The match passed with Cooley continuing to hold the lead; a two-point lead by the time the aforementioned goalmouth scramble materialised. “You’ll find fellows who stood behind the road goals who swear the ball crossed the line from Cathal O’Hanlon’s shot. The point is, no-one was better placed than the umpires, and their verdict was that the ball was stopped in time by Pearse McCarragher.”
Cooley Kickhams: Gerry Farrell; Pearse McCarragher, Niall McCarragher, Gerry Sheelan; Liam O'Reilly, Tony McCarragher, Colm McCarragher; Seán Thornton (0-1), Ciarán Gormley; Gary Thornton (0-1), Leo McGuigan (0-5), Brendan Burke; Brendan Keenan, Aidan McGrath, Pat Ferguson (0-2)
Subs: Gerry McGuinness (0-1) for Reilly, John McDonald (0-1) for Gormley, Adrian Sheelan for Keenan
Clan na Gael: Fergus Byrne; Colm Markey, Kevin O’Hanlon, Barry O’Connor; Paddy McKeever, Peter Fitzpatrick, Martin Dowd; Gerry Curran, Seamus O’Hanlon; Martin Kerley, David Staunton (0-1), Ronan Greene (0-2); Benny McKeever, Cathal O’Hanlon (0-4), Leo Connolly (0-2)
Sub: Laurence O’Hanlon for Kerley
Referee: Damien Murtagh (Kilsaran)
St.
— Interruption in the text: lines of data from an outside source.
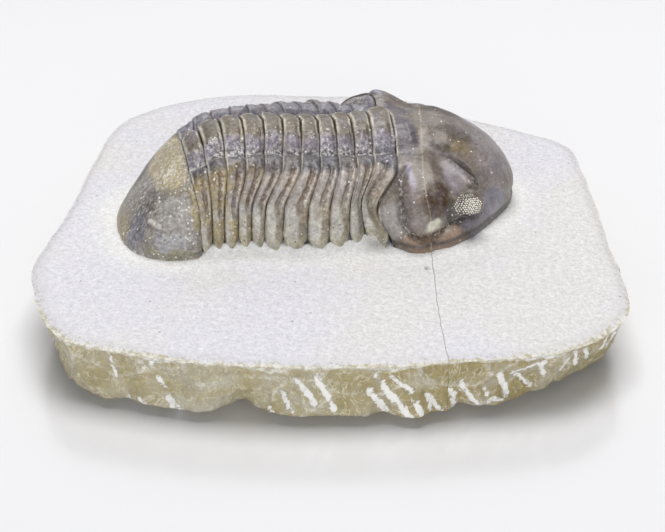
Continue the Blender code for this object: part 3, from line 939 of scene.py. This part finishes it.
def makeHead(finish):
    count = headPlan["sidePoints"]
    first = bodyRow(headJoint[0], 0.0, -0.02, count, headRelief)
    spin = np.arctan2(first[:, 1], first[:, 2])
    spin[[0, -1]] = math.pi / 2, -math.pi / 2
    sweep = first[:, 0] - headJoint[0]
    starts, directions = [], []
    for share in np.linspace(0, 1, headPlan["uprightRows"] + 1)[1:]:
        start = np.zeros((len(spin), 3))
        start[:, 0] = headJoint[0] + (headPlan["centre"] - headJoint[0]) * share + sweep * (1 - share)
        starts.append(start)
        directions.append(np.stack([spin * 0, np.sin(spin), np.cos(spin)], axis=1))
    for lean in np.radians(np.linspace(0, 89.6, headPlan["leaningRows"] + 1)[1:]):
        starts.append(np.tile((headPlan["centre"], 0.0, 0.0), (len(spin), 1)))
        flat = math.cos(lean)
        directions.append(np.stack([spin * 0 + math.sin(lean), np.sin(spin) * flat, np.cos(spin) * flat], axis=1))
    starts, directions = np.array(starts), np.array(directions)
    rows = starts + directions * surfaceAlong(starts, directions)[..., None]
    rows = np.concatenate([first[None], rows])
    s, v, z = rows[..., 0], np.abs(rows[..., 1]), rows[..., 2]
    cheeks, glabella, lid, lens = headParts(s, rows[..., 1], z)
    onLid = 1 - ease((lid + 0.3) / 1.0)
    coarse, fine = headPlan["lumps"]
    world = sculpt(rows, 600, coarse, fine * (1 - onLid))
    piece = addGrid("headShield", world)
    cloud = lumps(rows, 2.6, 603, 3)
    speck = lumps(rows, 0.8, 604, 3)
    tint = np.broadcast_to(fromHex(headColours["base"]), rows.shape)
    tint = paintPatches(tint, rows, headColours["patches"], 607)
    storeColours(piece, "shellTint", tint * (1 + 0.09 * cloud)[..., None])

    # painted shade in the axial, eye and border furrows, at the rear joint and along the foot where it meets the
    # stone
    axial = bump(cheeks - glabella, 0.45) * ease((s - 44.0) / 2.0) * (1 - ease((s - 48.5) / 2))
    lidEdge = bump(np.minimum(cheeks, glabella) - lens, 0.45)
    aheadOfJoint = s - swept(headJoint[0], 0.5 * np.clip(v / 8, 0, 1.4))
    border = bump(fromBorder(s, v, z), 0.5) * borderShare(s, v)
    joint = np.exp(-np.arange(len(rows)) / 2.0)[:, None] * (1 - 0.8 * ease(rows[..., 1] / 1.5))
    contact = bump(z - 0.8, 0.45)
    axial = axial * (1 - 0.6 * ease(rows[..., 1] / 2))
    furrow = 0.55 * axial + 0.5 * lidEdge + 0.75 * border + 0.85 * joint + 0.9 * contact
    # pale crystal grains, partly painted glints, in the furrows and as flecks
    crystals = 0.25 * axial + 0.1 * lidEdge + 0.35 * border + 0.06
    crystals += 0.4 * bump(aheadOfJoint - 1.2, 0.8) * bump(v - 9.5, 2.5)
    flecksAndGlints = 0.08 + 0.4 * cloud + 0.5 * border + 0.45 * axial
    flecksAndGlints += 0.3 * bump(awayFrom(rows, (41.3, -14.0, 3.6)), 1.8)
    storeShades(piece, np.clip(flecksAndGlints * (1 - 0.8 * onLid), 0.03, 1), crackAway(world), furrow=furrow,
                rust=0.4 * axial * speck + 0.25 * cloud * ease((v - 8) / 3),
                crystal=crystals * (0.8 + speck), rim=0.6 * bump(aheadOfJoint - 0.35, 0.12))
    closeUnder(piece, 44.0, 1.5)
    finishPiece(piece, finish, "head_shell", "cephalon")
    return piece


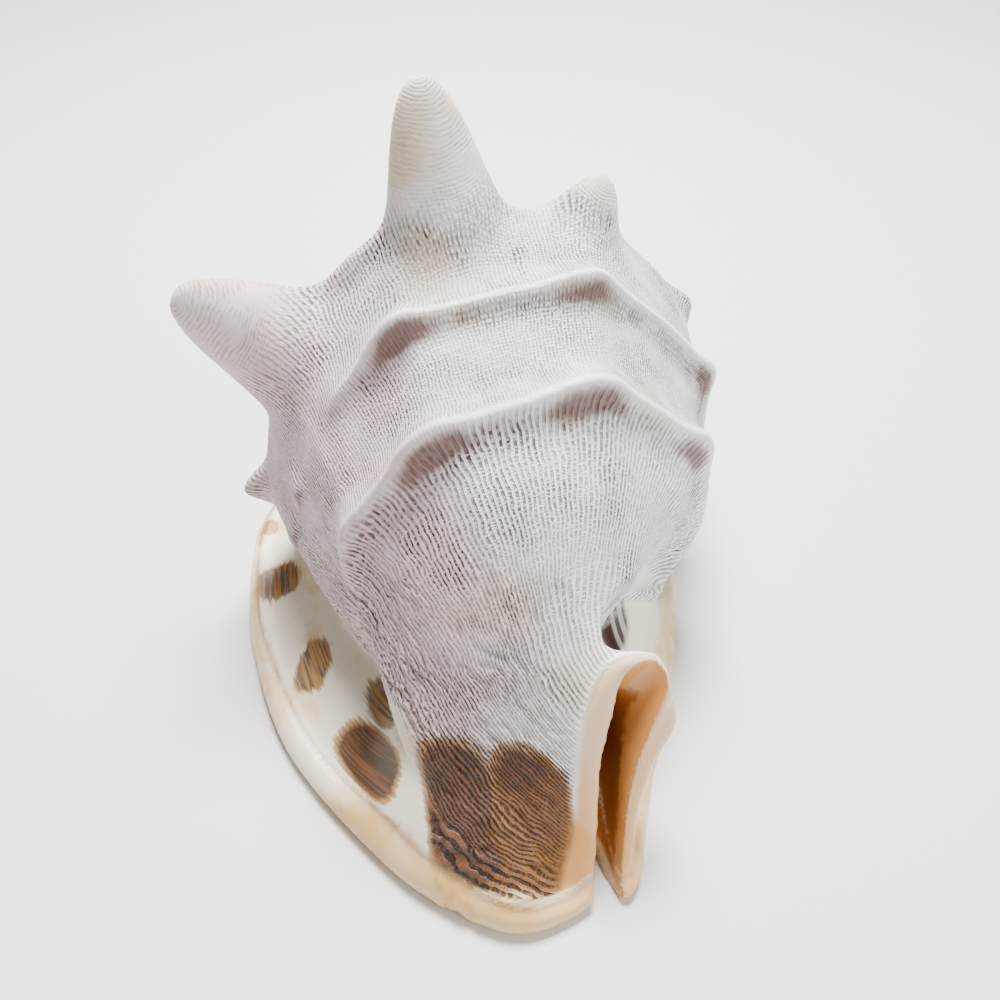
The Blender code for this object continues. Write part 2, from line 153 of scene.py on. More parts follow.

Joseph’s defeated Naomh Malachi, 3-8 to 0-11, in the Intermediate decider played in Louth Village.
St. Joseph’s: Eugene McArdle; Aidan Gorham, Michael Morgan, Kevin Kerr; Jody McDonnell, Nigel Monaghan, Seán Culligan; David Mulligan (0-1), Alan O’Connor; David Reilly, Jim McDonnell (2-0), Martin Mulligan (1-1); Noel Mulligan (0-3), Pat Mulligan (0-1), John Fox (0-2)
Sub: Paddy O’Connor for Reilly
Naomh Malachi: Paul McCann; Pat Cooney, Tom Conlon, John Rogers; Mark Gogarty (0-1), Martin Rogers, Kevin Begley; Gerry Murphy (0-1), Brendan Begley (0-1); Gerry Murtagh (0-3), Pete Lennon (0-1), Martin Hoey; Gerry Fee (0-4), Aidan Hoey, Michael Daly
Subs: Michael Mee for Daly, Raymond Begley for K. Begley, Peter Rogers for M. Rogers
Glyde Rangers defeated St. Mochta’s in the Junior Football Championship final.